Asian Markets Tumble on Financial Turmoil
Markets bleed red all over the region Tuesday, with Japan's Nikkei losing 5 percent and South Korea's KOSPI shedding 6 percent, as upheaval on Wall Street fueled investor uncertainty about a spillover into Asia.
Government debt was in heavy demand for a second day with increased speculation about an aggressive U.S. Federal Reserve interest rate cut later, and shares outside Japan hit a 2-year low after one of the most explosive 48-hour periods in the finance world.
Lehman Brothers filed for bankruptcy, Bank of America agreed to buy Merrill Lynch , the Fed expanded its emergency liquidity provisions and American International Group , once the world's biggest insurer, was seriously constrained by short-term funding trouble.

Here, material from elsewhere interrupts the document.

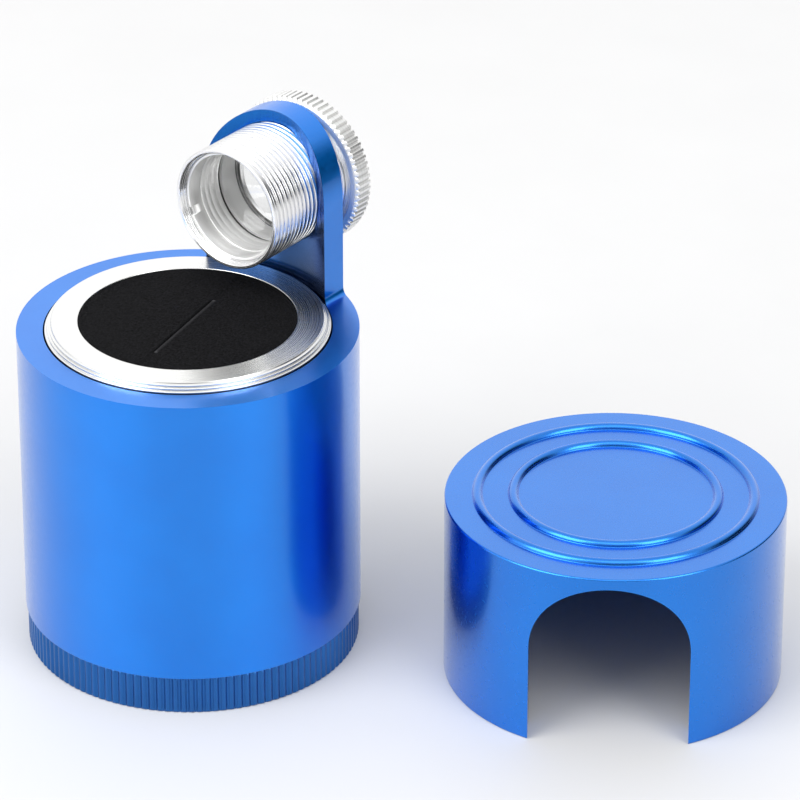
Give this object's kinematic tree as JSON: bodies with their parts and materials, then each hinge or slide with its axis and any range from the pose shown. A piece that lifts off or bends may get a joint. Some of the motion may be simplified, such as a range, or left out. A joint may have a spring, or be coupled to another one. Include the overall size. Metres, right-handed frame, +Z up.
{
  "type": "ring and gemstone viewer",
  "caption": "Round stand loupe for rings and loose stones: knurled base, flocked ring stage, sideways screw-focus lens on an arm, and a loose arched cap.",
  "frame": {"origin": "centre of the base's underside, on the axis of the tube", "axes": "+Z up along the tube; the lens arm stands at +Y and the lens axis runs along Y; the loose cap stands towards +X"},
  "size_m": [0.1057, 0.0798, 0.0777],
  "materials": {
    "blue_anodised": "satin blue anodised",
    "base_anodised": "matte blue anodised, straight knurl",
    "bare_aluminium": "bright turned",
    "ring_brass": "turned",
    "screw_steel": "zinc plated",
    "flocking": "black flocked",
    "pad_foam": "dense black foam",
    "disc_plastic": "plain sheet",
    "lens_glass": "clear polished",
    "foot_rubber": "matte"
  },
  "bodies": {
    "stand": {"base_ring": "base_anodised", "base_screws": "screw_steel", "foot_pad": "foot_rubber", "stage_column": "bare_aluminium", "support_disc": "disc_plastic", "foam_core": "pad_foam", "flocked_cover": "flocking"},
    "height_slide": {"stop_ring": "ring_brass"},
    "shell": {"body_shell": "blue_anodised"},
    "focus_slide": {"front_lens": "lens_glass", "lens_spacer": "bare_aluminium", "rear_lens": "lens_glass"},
    "eyepiece": {"lens_barrel": "bare_aluminium", "focus_knob": "bare_aluminium", "retaining_ring": "bare_aluminium", "spacer_tube": "bare_aluminium"},
    "cap": {"cap_shell": "blue_anodised"}
  },
  "joints": [
    {"name": "height_travel", "type": "slide", "parent": "stand", "child": "height_slide", "axis": [0, 0, 1], "range_m": [0, 0.008]},
    {"name": "height_turn", "type": "hinge", "parent": "height_slide", "child": "shell", "pos_m": [0, 0, 0.03], "axis": [0, 0, 1], "range_deg": [0, 5760]},
    {"name": "focus_travel", "type": "slide", "parent": "shell", "child": "focus_slide", "axis": [0, 1, 0], "range_m": [0, 0.0072]},
    {"name": "focus_turn", "type": "hinge", "parent": "focus_slide", "child": "eyepiece", "pos_m": [0, 0.02, 0.0662], "axis": [0, 1, 0], "range_deg": [0, 2880]},
    {"name": "cap_lift", "type": "slide", "parent": "stand", "child": "cap", "axis": [0, 0, 1], "range_m": [0, 0.06]}
  ],
  "couplings": [
    {"joint": "height_travel", "follows": "height_turn", "m_per_rad": 0.000079577},
    {"joint": "focus_travel", "follows": "focus_turn", "m_per_rad": 0.00014324}
  ]
}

Investors ditched oil and sought stability in the yen and high-grade debt. Crude prices fell for the sixth of the last seven days, to $92 a barrel, the lowest since February.
The U.S. dollar slipped to 104.31 yen after ending overnight in New York around 104.54 yen. It had its biggest single-day decline against the yen on Monday in nine years.
Japan's Nikkei 225 Average finished down 5 percent to a three-year low as investors dumped shares following turmoil in Wall Street. Japan's top three lenders plunged, with No. 2 Mizuho Financial Group and No. 3 Sumitomo Mitsui Financial Group down more than 10 percent. Exporters such as Canon and Toyota Motor also tumbled after the yen gained sharply against the dollar.
South Korea's KOSPI plunged 6 percent, its lowest close in 18 months. The index sank as much as 7 percent at one point of trade. The Korea Exchange temporarily suspended program selling orders on both the KOSPI and junior Kosdaq market due to volatile futures prices. Financials including Kookmin Bank and Woori Finance Holdings plunged on deepening fears about the global financial system. Blue chip shares likewise tumbled as investors moved to cut losses. Hynix Semiconductor lost 11 percent. POSCO, the second biggest share by market cap, fell 5.8 percent.
The Australian market fared the best in Asia, finish just 1.4 percent lower, though ending at a two and half year low, but recovered from their lows as some investors bet that global central banks could join hands to stabilize fragile financial markets. Resource counters such as BHP Billiton and Newcrest Mining managed to eke out gains in the midst of the regional bloodshed. But Macquarie Group and Babcock & Brown were not spared, the latter crashing 33 percent.
Hong Kong stocks sank 5.4 percent, tracking regional markets lower. Blue chips including PCCW, China Mobile and HSBC Holdings all tumbled sharply.
Singapore bank and property stocks fell with the Straits Times index down 1.1 percent. CapitaLand, Southeast Asia's largest property developer, was down 1.7 percent, while DBS Group also gave up 0.7 percent.
China's Shanghai Composite Index fell 4.5 percent, below the 2,000-point level, which was seen as major support. Many analysts think the surprise monetary easing announced by China's central bank on Monday was designed to prevent the index breaking that level, but that didn't work with bank shares taking the worst hit.